ICME 2023: Mat Data & Platform: II
Program Organizers: Charles Ward, AFRL/RXM; Heather Murdoch, U.S. Army Research Laboratory
Monday 3:20 PM
May 22, 2023
Room: Caribbean IV
Location: Caribe Royale
Session Chair: Raymundo Arroyave, Texas A&M University
3:20 PM
Database Design Strategies for Coordinated Simulation and Testing in Additive Manufacturing: Andrew Kitahara1; George Weber2; Samuel Hocker2; Brodan Richter2; Joshua Pribe1; Edward Glaessgen2; 1National Institute of Aerospace; 2National Aeronautics and Space Administration, Langley Research Center
The qualification and certification (Q&C) process presents a significant challenge for widespread adoption of additive manufacturing (AM) materials and processes for aerospace applications. A relational database framework will be presented as a tool for data curation of coordinated experimental and computational materials modeling research activities. A comparison of relational and hierarchical data structures in this domain will be emphasized through the evolution of a database design strategy. This framework’s mission is to support the advancement of computational materials-informed Q&C by providing the necessary data infrastructure to trace reliability and reproducibility measures through unified AM materials simulation and experimental testing. FAIR (findable, accessible, interoperable, and reusable) data will be highlighted as a necessary precursor for automation of specific actions, which ultimately reduces the time and expense burden for Q&C. The discussion will be mostly limited to back-end design elements, though a few front-end user experience examples will also be shared.
3:40 PM
Applications of CALPHAD Based Tools to Additive Manufacturing: Amer Malik1; Minh Do Quang1; Johan Jeppsson1; Andreas Markstrom1; Paul Mason2; 1Thermo-Calc Software; 2Thermo-Calc Software Inc
Viscosity, surface tension of liquid, thermal/electrical conductivity, and their composition and temperature dependence, are all important properties for modeling the AM process together with heat and heat capacity. While the treatment of heat and fluid flow is considered as state of the art in current FEM models, material properties are treated in a highly simplified manner.
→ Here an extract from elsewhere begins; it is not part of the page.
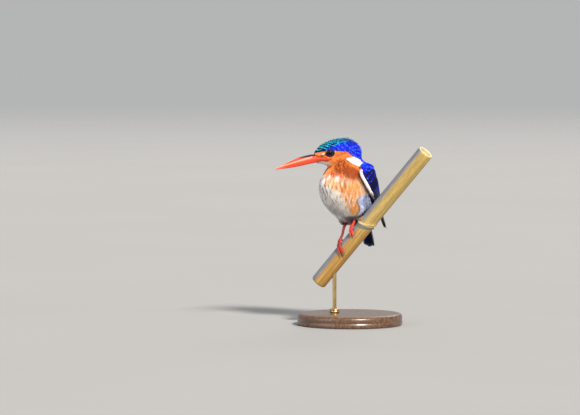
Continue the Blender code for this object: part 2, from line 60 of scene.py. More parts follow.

During the last few years new models to predict thermophysical material properties using the CALPHAD method have been developed and by adopting a unified treatment of both process parameters and alloy dependent thermophysical properties, there is the potential for more accurate solidification simulations for AM. This presentation will describe how such an approach has been adopted to implement into Thermo-Calc a module for Additive Manufacturing. This combined approach can be thought of as an example of ICME (integrated computational materials engineering). Examples will be shown together with other ongoing/completed developments related to AM.
4:00 PM
Databasing Through the AM Pipeline: From Powder to Part: Srujana Rao Yarasi1; Elizabeth Holm1; Amir Barati Farimani1; Anthony Rollett1; 1Carnegie Mellon University
There is a need for consolidation of multi-modal datasets obtained from sensors within AM machines, build planning, and post-build imaging and analysis, going through the entire AM pipeline. We propose a database repository, built on the FAIR principles, to assist the application of machine learning tools that can harness the immense amount of data that has already been generated and set up protocols to deal with future data generation. This ranges from powder characteristics to build data to part analysis. The challenges of effectively using machine learning tools often come from a lack of sufficient and structured data. Enabling this structure throughout the AM pipeline will set a standard for future ML analysis and by knitting together disparate data sources, we can facilitate data fusion and analysis across the entire AM pipeline. We address the challenges of storage capacities, file naming conventions, and data retrieval for analysis.
4:20 PM Cancelled
CRADLE a Data Infrastructure for Printable Corrosion-resistant Alloys: Xiaoli Yan1; Pikee Priya1; Phalgun Nelaturu2; Dan Thoma2; Santanu Chaudhuri3; 1University of Illinois at Chicago; 2University of Wisconsin–Madison; 3Argonne National Laboratory
Corrosion-Resistant Alloy Design and Lifetime Evaluations (CRADLE) platform is designed to combine first-principles data, machine learning, and data visualization for improving corrosion resistance. The platform consists of a database server, a data processing server, a machine learning (ML) server, a multi-objective optimization code, and a web-based interactive GUI. The MongoDB database can use in-house first-principles calculation results and open public access databases. The closed-loop corrosion prediction and alloy design using surface energy, work functions, and texture in a machine-learning model can be improved by users using their own data. The CRADLE framework can fuse data sets, use ML to predict higher corrosion-resistant phases, and launch first-principles calculations as needed. We will demonstrate the case of printable high entropy alloys in search of more corrosion-resistant and single-phase high-entropy alloys in the Fe-rich and low-Ni phases. The CRADLE is open access with web-based with local Docker installation.